EXERCISE DETAILS
Locate the line that contains "for side in" in the entries below, then repeat it and every following line through the line that contains "a display hanger.", exactly, and no others.

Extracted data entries
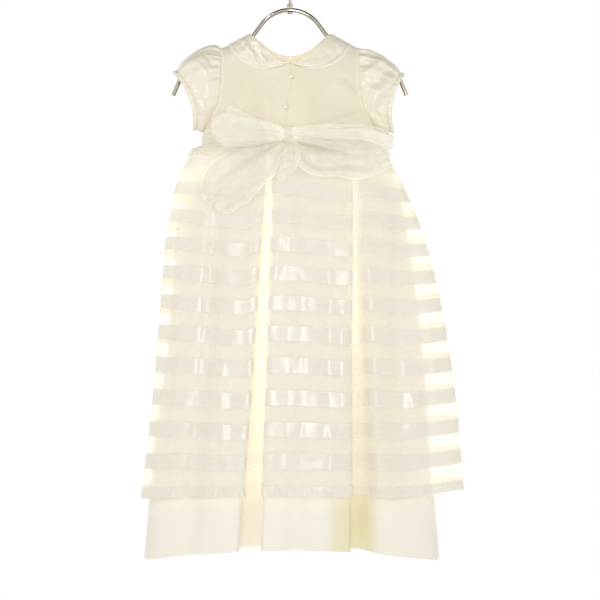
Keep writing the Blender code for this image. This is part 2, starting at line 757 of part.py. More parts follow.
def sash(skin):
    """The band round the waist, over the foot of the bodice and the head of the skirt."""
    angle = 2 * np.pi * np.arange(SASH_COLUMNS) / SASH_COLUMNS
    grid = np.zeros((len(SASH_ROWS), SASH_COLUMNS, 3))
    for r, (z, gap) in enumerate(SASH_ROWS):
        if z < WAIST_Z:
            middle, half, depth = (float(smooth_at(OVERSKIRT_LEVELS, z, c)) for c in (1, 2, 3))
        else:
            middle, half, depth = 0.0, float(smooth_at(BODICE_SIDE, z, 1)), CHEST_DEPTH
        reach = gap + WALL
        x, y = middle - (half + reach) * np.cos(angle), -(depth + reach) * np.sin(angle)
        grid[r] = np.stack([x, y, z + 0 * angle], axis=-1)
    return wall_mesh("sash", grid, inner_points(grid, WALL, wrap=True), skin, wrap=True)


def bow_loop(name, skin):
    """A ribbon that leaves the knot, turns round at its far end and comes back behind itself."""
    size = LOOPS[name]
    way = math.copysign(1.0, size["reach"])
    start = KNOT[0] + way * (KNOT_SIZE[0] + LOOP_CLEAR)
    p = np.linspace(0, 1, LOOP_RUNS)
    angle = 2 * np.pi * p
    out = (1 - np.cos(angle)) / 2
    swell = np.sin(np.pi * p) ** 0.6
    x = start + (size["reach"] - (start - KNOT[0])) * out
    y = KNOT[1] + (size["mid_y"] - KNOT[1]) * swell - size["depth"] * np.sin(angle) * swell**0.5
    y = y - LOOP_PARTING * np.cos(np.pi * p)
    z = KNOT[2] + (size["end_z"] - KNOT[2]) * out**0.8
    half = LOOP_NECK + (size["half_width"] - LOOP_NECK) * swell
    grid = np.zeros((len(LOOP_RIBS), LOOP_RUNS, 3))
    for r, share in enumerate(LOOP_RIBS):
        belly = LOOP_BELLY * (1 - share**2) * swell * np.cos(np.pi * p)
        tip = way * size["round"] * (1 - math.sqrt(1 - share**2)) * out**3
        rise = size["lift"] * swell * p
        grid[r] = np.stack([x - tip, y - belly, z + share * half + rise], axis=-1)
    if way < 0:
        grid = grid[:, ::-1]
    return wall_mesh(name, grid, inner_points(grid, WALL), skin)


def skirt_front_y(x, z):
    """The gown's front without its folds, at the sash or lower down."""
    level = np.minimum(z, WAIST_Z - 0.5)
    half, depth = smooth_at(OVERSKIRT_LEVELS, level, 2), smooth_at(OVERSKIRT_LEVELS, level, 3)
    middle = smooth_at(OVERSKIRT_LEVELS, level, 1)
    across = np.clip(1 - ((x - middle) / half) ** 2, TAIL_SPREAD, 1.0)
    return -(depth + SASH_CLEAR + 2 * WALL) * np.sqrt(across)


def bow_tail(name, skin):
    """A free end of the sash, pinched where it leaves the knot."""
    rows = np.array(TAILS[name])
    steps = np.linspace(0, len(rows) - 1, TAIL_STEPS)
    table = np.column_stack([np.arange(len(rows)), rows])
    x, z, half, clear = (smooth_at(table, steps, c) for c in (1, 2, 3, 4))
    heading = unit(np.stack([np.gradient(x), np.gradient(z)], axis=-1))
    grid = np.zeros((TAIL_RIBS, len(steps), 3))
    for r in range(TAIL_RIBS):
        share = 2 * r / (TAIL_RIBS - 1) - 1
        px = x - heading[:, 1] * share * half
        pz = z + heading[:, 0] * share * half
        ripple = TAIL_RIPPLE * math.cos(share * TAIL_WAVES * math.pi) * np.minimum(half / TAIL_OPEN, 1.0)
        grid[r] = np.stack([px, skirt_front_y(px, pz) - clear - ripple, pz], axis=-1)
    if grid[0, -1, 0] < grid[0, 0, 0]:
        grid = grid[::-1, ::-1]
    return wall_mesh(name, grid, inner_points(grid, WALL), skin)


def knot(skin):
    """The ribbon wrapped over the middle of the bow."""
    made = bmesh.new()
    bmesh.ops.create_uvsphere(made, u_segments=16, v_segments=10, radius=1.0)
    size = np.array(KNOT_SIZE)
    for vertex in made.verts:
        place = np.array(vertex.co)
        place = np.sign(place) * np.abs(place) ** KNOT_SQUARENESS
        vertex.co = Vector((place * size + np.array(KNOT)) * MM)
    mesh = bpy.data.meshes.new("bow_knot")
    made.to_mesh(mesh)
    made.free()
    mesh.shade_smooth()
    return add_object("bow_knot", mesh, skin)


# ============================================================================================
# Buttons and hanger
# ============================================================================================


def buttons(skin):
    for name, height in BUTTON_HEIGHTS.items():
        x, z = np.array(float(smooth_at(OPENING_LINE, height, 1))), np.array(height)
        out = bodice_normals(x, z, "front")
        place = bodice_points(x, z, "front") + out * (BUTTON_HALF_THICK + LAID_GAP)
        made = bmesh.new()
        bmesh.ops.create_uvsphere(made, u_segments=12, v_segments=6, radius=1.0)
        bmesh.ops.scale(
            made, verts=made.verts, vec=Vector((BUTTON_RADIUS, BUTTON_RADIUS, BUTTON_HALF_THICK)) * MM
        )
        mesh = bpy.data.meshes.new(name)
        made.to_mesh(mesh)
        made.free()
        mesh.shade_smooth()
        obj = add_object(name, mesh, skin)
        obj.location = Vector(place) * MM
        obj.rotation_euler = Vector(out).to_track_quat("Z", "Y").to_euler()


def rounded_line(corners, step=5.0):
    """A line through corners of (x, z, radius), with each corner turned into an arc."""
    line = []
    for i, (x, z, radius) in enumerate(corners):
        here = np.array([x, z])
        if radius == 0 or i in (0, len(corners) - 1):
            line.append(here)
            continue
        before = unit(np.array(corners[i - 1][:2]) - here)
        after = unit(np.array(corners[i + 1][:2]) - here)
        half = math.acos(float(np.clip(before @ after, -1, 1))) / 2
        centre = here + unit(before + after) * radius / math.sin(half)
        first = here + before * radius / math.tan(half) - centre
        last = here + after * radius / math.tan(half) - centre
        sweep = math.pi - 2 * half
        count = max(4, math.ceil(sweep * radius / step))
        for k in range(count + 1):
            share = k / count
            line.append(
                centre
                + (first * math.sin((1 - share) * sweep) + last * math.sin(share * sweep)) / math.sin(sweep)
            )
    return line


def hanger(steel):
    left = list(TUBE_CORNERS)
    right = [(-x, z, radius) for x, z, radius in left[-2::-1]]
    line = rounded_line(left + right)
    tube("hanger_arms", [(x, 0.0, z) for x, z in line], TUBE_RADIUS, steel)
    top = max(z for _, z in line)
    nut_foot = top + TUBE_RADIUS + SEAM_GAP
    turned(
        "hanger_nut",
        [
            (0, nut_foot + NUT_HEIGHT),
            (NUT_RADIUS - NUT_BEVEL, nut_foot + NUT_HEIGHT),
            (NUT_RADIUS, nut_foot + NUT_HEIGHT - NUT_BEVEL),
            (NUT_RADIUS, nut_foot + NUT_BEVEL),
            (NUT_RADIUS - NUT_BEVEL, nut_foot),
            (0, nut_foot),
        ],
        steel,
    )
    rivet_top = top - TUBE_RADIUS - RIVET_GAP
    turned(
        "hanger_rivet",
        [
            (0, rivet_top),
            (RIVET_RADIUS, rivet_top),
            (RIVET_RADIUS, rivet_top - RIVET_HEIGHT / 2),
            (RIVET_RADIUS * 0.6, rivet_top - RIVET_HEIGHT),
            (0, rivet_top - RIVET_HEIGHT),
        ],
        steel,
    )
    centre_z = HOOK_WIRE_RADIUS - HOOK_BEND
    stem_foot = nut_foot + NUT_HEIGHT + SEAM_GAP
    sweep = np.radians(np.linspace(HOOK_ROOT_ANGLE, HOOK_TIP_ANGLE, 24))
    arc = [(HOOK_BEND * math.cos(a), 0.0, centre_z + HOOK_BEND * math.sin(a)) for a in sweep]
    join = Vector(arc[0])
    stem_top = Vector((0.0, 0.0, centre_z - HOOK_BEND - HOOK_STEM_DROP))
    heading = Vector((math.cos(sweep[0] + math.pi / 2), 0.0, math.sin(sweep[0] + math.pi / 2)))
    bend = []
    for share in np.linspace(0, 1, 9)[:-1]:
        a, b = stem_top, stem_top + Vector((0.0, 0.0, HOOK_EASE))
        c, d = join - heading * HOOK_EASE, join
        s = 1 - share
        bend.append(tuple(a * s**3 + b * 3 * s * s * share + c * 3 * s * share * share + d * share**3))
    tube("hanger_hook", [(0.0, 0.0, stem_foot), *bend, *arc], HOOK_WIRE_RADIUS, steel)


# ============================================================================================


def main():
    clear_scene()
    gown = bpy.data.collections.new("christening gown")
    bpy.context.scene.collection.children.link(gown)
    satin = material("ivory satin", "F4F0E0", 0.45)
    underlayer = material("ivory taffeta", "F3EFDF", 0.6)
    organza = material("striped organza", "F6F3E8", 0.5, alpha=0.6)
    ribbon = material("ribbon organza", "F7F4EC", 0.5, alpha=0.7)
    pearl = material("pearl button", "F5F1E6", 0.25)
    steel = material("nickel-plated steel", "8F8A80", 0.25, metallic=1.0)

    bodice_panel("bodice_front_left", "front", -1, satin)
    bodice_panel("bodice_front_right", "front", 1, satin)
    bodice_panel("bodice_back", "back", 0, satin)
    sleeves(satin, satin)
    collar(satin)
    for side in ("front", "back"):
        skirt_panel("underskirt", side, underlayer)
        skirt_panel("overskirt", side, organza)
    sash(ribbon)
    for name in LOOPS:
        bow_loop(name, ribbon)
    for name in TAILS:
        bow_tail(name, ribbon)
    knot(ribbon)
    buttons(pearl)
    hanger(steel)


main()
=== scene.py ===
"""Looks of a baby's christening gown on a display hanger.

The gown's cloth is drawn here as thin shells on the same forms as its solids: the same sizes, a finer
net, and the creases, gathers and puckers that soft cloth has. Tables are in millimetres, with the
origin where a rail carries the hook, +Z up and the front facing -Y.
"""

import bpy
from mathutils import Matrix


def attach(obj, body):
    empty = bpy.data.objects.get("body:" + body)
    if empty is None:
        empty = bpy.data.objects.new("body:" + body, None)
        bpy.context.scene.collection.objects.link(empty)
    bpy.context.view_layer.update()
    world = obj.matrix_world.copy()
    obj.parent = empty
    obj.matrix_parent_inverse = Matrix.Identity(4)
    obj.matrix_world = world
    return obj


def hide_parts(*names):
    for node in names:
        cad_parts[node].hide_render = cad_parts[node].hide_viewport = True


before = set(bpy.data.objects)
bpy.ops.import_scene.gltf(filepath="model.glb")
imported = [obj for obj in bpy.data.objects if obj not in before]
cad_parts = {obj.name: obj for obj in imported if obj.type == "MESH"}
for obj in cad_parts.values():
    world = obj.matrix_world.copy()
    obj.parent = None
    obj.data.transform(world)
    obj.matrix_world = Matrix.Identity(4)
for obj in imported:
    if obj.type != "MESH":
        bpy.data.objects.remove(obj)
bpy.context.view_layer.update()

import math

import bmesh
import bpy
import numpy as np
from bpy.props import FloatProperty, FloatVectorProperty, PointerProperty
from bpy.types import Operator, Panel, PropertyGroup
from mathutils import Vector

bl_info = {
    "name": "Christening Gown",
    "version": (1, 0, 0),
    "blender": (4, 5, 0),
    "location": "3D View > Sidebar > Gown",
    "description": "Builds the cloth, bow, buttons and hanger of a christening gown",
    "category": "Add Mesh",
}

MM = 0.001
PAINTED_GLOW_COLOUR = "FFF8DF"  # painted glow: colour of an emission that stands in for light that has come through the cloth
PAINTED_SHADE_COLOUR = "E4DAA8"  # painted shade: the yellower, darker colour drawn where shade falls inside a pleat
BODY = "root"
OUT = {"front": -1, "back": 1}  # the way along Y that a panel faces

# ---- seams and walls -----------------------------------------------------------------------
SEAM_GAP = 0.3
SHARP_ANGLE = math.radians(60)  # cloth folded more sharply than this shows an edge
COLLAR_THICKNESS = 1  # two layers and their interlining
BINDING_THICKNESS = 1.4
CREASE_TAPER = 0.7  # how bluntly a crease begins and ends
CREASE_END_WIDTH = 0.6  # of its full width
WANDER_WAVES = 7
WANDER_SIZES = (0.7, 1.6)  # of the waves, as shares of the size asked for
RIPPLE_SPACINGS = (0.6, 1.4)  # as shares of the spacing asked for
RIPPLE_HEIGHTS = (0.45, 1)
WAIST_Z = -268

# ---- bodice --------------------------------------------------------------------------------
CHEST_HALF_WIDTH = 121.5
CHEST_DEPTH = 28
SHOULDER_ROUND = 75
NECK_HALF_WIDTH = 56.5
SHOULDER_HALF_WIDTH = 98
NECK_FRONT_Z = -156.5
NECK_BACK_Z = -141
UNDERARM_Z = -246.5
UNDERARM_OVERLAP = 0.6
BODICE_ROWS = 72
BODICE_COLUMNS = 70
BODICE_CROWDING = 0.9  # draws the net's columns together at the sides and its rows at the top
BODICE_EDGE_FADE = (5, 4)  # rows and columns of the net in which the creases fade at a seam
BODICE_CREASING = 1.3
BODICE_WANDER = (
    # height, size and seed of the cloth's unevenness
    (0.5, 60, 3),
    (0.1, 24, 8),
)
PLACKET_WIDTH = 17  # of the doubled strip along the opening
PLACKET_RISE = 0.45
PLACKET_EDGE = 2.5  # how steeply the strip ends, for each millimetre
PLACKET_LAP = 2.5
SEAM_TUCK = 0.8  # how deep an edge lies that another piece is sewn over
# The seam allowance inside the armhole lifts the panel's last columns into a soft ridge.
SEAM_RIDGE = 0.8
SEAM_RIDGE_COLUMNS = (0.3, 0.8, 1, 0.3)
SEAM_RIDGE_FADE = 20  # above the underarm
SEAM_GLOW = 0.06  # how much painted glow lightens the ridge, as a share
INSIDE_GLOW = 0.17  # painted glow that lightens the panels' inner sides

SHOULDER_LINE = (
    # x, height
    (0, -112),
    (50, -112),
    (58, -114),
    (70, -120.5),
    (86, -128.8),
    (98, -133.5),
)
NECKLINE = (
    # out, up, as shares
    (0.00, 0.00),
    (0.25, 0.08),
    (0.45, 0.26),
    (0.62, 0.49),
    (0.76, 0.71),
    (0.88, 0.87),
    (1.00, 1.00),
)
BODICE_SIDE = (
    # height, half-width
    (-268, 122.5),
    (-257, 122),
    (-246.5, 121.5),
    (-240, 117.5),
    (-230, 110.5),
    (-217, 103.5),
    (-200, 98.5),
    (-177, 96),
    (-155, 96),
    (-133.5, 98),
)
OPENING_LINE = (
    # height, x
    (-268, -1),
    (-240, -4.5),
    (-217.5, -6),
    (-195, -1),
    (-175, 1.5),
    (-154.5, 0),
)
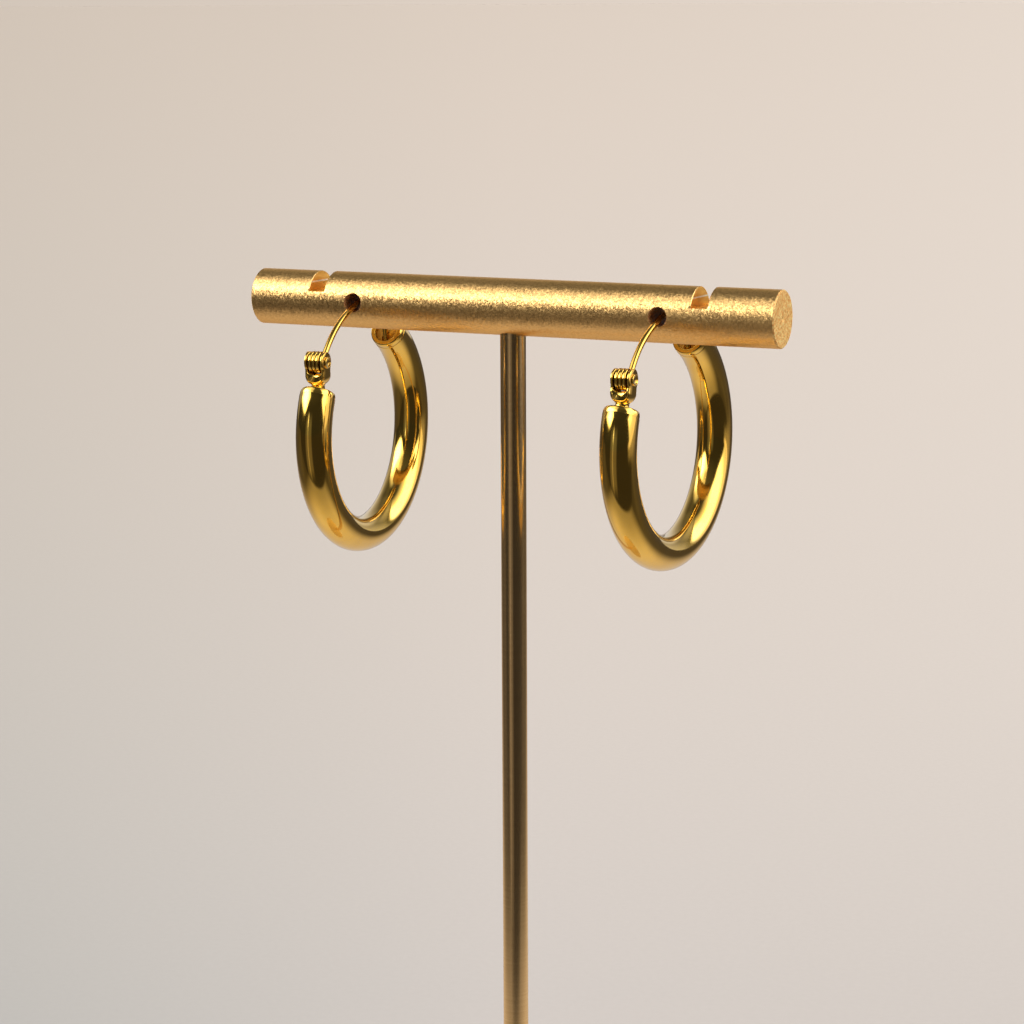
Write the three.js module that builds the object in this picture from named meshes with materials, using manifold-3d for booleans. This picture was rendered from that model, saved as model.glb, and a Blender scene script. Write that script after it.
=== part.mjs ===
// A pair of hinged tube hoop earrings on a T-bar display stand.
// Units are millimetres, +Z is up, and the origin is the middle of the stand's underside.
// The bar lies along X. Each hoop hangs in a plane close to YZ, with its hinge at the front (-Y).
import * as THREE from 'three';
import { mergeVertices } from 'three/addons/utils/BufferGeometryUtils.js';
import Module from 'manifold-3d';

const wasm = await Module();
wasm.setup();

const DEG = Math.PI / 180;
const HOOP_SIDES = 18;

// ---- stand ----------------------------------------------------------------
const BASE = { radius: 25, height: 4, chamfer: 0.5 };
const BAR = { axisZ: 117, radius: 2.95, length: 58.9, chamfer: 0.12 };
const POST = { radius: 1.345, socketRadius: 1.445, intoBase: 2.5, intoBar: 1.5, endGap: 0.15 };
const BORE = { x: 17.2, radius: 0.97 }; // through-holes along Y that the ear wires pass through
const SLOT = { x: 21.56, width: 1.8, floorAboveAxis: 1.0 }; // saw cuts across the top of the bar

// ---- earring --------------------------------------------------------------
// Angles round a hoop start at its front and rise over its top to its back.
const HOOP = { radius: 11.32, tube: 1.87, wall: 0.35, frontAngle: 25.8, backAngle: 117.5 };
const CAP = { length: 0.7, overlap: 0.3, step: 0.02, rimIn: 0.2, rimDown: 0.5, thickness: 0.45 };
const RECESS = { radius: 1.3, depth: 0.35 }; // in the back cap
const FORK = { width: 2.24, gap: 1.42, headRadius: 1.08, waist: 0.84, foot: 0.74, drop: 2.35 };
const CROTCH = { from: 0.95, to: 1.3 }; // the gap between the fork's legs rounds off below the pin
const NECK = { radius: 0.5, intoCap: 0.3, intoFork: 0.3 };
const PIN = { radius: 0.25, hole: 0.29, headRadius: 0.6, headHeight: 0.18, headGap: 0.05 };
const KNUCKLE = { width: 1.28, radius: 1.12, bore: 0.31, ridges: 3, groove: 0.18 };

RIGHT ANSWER
    for side in ("front", "back"):
        skirt_panel("underskirt", side, underlayer)
        skirt_panel("overskirt", side, organza)
    sash(ribbon)
    for name in LOOPS:
        bow_loop(name, ribbon)
    for name in TAILS:
        bow_tail(name, ribbon)
    knot(ribbon)
    buttons(pearl)
    hanger(steel)


main()
=== scene.py ===
"""Looks of a baby's christening gown on a display hanger.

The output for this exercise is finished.